Doch andererseits ist seit der Verabschiedung eines Gesetzes Ende 2013 die Nutzung von faulem und gebrochenem Holz erlaubt. Eigentlich wollten die Iraner damit ihre gesunden Bäume schützen. Doch ungewollt könnte die Artenvielfalt, die gerade im Totholz enorm ist, gewaltig darunter leiden. „Durch solche Maßnahmen sind bei uns in der Vergangenheit sehr viele Arten verloren gegangen. Die Iraner haben diese Schätze noch und sollen sie nicht verlieren“, warnt Müller.

Der Forstexperte hat sich an einer 2015 veröffentlichen Studie im Iran beteiligt, die die Folgen des neuen Gesetzes untersucht hat. Das wenig überraschende Ergebnis: Der Verlust wäre gewaltig. Die Wissenschaftler empfehlen deshalb den iranischen Behörden, Totholz und alte Bäume zu schützen und lieber gesunde, mittelalte Bäume schlagen zu lassen.
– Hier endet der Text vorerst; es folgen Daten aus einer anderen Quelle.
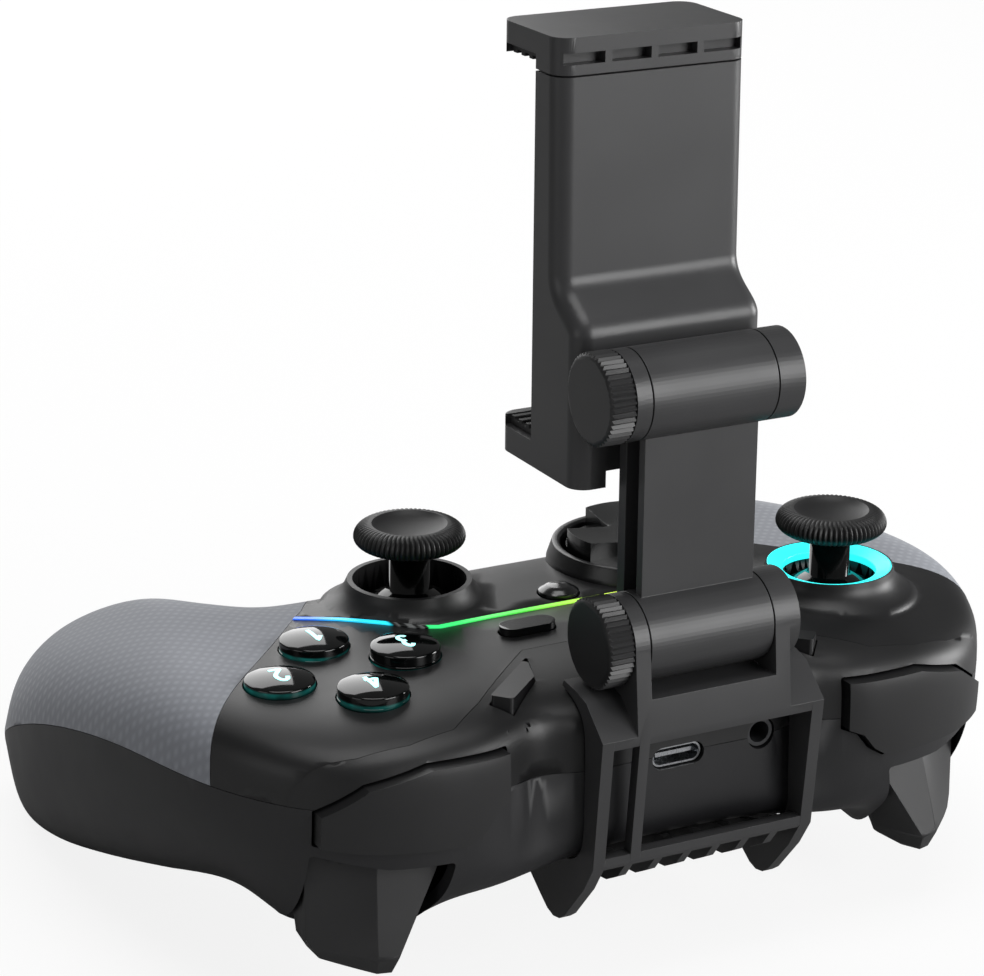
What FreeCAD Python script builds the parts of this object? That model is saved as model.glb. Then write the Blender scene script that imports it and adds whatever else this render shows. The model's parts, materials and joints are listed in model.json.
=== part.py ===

Auch im Steigerwald gibt es heute noch einige Areale, die ähnlich unversehrt wirken wie im Iran, etwa die Waldabteilung Kleinengelein mit ihren Riesenbuchen. „Aber dort sind es eben nur einige Teilflächen mit ein paar Hektar, im Iran sind es 1,8 Millionen Hektar“, sagt Müller.